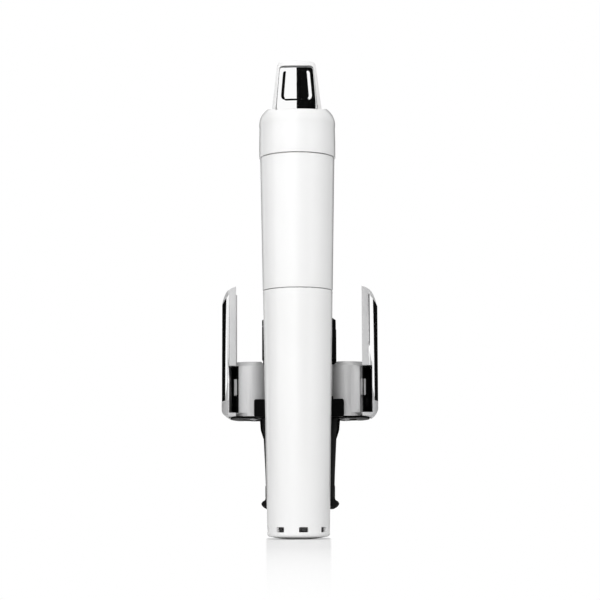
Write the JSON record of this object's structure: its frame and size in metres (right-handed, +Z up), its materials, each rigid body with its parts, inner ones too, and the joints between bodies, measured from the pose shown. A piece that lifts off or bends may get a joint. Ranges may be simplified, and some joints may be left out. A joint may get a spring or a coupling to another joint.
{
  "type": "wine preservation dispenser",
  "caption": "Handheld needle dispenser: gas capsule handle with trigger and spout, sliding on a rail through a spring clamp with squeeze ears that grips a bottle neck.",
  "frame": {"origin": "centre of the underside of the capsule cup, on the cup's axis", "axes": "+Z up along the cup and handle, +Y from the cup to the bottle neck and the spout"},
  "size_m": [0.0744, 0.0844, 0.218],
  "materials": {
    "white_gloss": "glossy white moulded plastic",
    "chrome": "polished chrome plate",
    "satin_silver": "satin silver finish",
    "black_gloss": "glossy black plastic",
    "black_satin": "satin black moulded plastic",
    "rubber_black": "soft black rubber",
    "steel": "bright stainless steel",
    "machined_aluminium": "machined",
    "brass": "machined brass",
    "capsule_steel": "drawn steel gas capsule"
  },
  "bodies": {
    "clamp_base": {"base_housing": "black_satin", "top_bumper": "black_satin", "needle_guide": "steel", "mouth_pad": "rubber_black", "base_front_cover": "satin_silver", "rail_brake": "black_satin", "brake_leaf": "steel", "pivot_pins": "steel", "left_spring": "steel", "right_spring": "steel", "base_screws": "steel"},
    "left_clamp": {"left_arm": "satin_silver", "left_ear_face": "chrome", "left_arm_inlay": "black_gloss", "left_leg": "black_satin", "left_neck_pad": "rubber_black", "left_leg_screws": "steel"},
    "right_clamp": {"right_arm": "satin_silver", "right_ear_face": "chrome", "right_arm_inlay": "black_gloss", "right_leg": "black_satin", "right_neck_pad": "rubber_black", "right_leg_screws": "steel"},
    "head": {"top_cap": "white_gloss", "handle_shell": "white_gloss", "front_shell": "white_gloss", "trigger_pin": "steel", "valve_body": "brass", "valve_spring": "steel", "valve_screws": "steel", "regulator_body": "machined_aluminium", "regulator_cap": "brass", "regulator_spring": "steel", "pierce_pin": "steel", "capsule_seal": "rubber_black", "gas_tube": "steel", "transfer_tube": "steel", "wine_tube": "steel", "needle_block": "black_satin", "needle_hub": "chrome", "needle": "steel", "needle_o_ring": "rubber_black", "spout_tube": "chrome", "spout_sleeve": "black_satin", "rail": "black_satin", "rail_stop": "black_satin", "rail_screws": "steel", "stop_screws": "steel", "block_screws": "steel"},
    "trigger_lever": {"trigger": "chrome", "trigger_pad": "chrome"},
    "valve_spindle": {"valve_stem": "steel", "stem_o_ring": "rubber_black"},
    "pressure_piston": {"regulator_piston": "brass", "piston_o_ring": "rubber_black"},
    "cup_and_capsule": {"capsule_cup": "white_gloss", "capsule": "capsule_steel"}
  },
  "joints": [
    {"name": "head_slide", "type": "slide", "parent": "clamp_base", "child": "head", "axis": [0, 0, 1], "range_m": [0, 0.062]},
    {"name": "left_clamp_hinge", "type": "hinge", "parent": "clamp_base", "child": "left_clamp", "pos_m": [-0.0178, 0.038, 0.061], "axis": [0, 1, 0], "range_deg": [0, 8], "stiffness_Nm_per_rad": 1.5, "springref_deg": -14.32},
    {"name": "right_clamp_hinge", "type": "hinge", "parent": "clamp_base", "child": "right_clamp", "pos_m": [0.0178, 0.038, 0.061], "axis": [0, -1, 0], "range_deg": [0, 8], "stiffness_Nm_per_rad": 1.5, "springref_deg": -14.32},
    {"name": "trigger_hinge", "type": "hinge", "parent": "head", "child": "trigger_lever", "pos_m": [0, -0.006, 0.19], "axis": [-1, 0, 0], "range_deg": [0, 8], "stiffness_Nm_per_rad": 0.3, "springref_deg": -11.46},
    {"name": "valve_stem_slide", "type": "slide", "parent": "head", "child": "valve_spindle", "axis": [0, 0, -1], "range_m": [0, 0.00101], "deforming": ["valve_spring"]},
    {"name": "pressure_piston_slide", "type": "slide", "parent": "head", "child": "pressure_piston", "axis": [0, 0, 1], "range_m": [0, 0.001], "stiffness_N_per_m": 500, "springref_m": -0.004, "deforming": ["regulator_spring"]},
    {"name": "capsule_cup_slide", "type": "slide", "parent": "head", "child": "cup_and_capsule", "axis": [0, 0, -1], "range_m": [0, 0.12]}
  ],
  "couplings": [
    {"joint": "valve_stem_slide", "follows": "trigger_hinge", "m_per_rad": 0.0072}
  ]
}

============================================================

## Required work
Set down all of the data above, word for word.

## Complete output
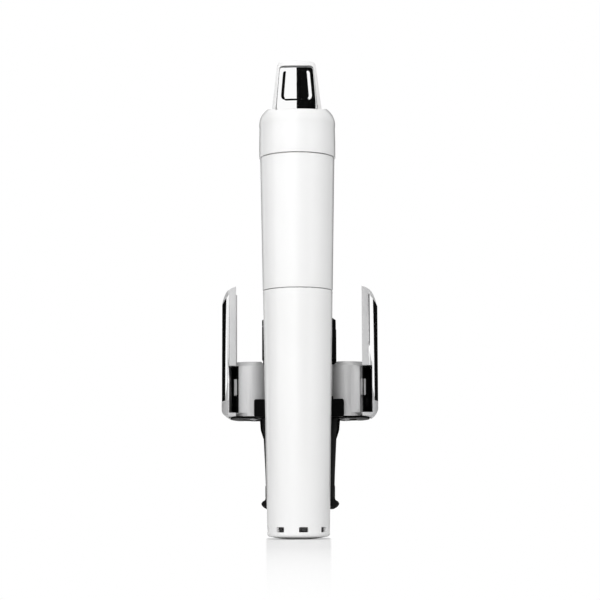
Write the JSON record of this object's structure: its frame and size in metres (right-handed, +Z up), its materials, each rigid body with its parts, inner ones too, and the joints between bodies, measured from the pose shown. A piece that lifts off or bends may get a joint. Ranges may be simplified, and some joints may be left out. A joint may get a spring or a coupling to another joint.
{
  "type": "wine preservation dispenser",
  "caption": "Handheld needle dispenser: gas capsule handle with trigger and spout, sliding on a rail through a spring clamp with squeeze ears that grips a bottle neck.",
  "frame": {"origin": "centre of the underside of the capsule cup, on the cup's axis", "axes": "+Z up along the cup and handle, +Y from the cup to the bottle neck and the spout"},
  "size_m": [0.0744, 0.0844, 0.218],
  "materials": {
    "white_gloss": "glossy white moulded plastic",
    "chrome": "polished chrome plate",
    "satin_silver": "satin silver finish",
    "black_gloss": "glossy black plastic",
    "black_satin": "satin black moulded plastic",
    "rubber_black": "soft black rubber",
    "steel": "bright stainless steel",
    "machined_aluminium": "machined",
    "brass": "machined brass",
    "capsule_steel": "drawn steel gas capsule"
  },
  "bodies": {
    "clamp_base": {"base_housing": "black_satin", "top_bumper": "black_satin", "needle_guide": "steel", "mouth_pad": "rubber_black", "base_front_cover": "satin_silver", "rail_brake": "black_satin", "brake_leaf": "steel", "pivot_pins": "steel", "left_spring": "steel", "right_spring": "steel", "base_screws": "steel"},
    "left_clamp": {"left_arm": "satin_silver", "left_ear_face": "chrome", "left_arm_inlay": "black_gloss", "left_leg": "black_satin", "left_neck_pad": "rubber_black", "left_leg_screws": "steel"},
    "right_clamp": {"right_arm": "satin_silver", "right_ear_face": "chrome", "right_arm_inlay": "black_gloss", "right_leg": "black_satin", "right_neck_pad": "rubber_black", "right_leg_screws": "steel"},
    "head": {"top_cap": "white_gloss", "handle_shell": "white_gloss", "front_shell": "white_gloss", "trigger_pin": "steel", "valve_body": "brass", "valve_spring": "steel", "valve_screws": "steel", "regulator_body": "machined_aluminium", "regulator_cap": "brass", "regulator_spring": "steel", "pierce_pin": "steel", "capsule_seal": "rubber_black", "gas_tube": "steel", "transfer_tube": "steel", "wine_tube": "steel", "needle_block": "black_satin", "needle_hub": "chrome", "needle": "steel", "needle_o_ring": "rubber_black", "spout_tube": "chrome", "spout_sleeve": "black_satin", "rail": "black_satin", "rail_stop": "black_satin", "rail_screws": "steel", "stop_screws": "steel", "block_screws": "steel"},
    "trigger_lever": {"trigger": "chrome", "trigger_pad": "chrome"},
    "valve_spindle": {"valve_stem": "steel", "stem_o_ring": "rubber_black"},
    "pressure_piston": {"regulator_piston": "brass", "piston_o_ring": "rubber_black"},
    "cup_and_capsule": {"capsule_cup": "white_gloss", "capsule": "capsule_steel"}
  },
  "joints": [
    {"name": "head_slide", "type": "slide", "parent": "clamp_base", "child": "head", "axis": [0, 0, 1], "range_m": [0, 0.062]},
    {"name": "left_clamp_hinge", "type": "hinge", "parent": "clamp_base", "child": "left_clamp", "pos_m": [-0.0178, 0.038, 0.061], "axis": [0, 1, 0], "range_deg": [0, 8], "stiffness_Nm_per_rad": 1.5, "springref_deg": -14.32},
    {"name": "right_clamp_hinge", "type": "hinge", "parent": "clamp_base", "child": "right_clamp", "pos_m": [0.0178, 0.038, 0.061], "axis": [0, -1, 0], "range_deg": [0, 8], "stiffness_Nm_per_rad": 1.5, "springref_deg": -14.32},
    {"name": "trigger_hinge", "type": "hinge", "parent": "head", "child": "trigger_lever", "pos_m": [0, -0.006, 0.19], "axis": [-1, 0, 0], "range_deg": [0, 8], "stiffness_Nm_per_rad": 0.3, "springref_deg": -11.46},
    {"name": "valve_stem_slide", "type": "slide", "parent": "head", "child": "valve_spindle", "axis": [0, 0, -1], "range_m": [0, 0.00101], "deforming": ["valve_spring"]},
    {"name": "pressure_piston_slide", "type": "slide", "parent": "head", "child": "pressure_piston", "axis": [0, 0, 1], "range_m": [0, 0.001], "stiffness_N_per_m": 500, "springref_m": -0.004, "deforming": ["regulator_spring"]},
    {"name": "capsule_cup_slide", "type": "slide", "parent": "head", "child": "cup_and_capsule", "axis": [0, 0, -1], "range_m": [0, 0.12]}
  ],
  "couplings": [
    {"joint": "valve_stem_slide", "follows": "trigger_hinge", "m_per_rad": 0.0072}
  ]
}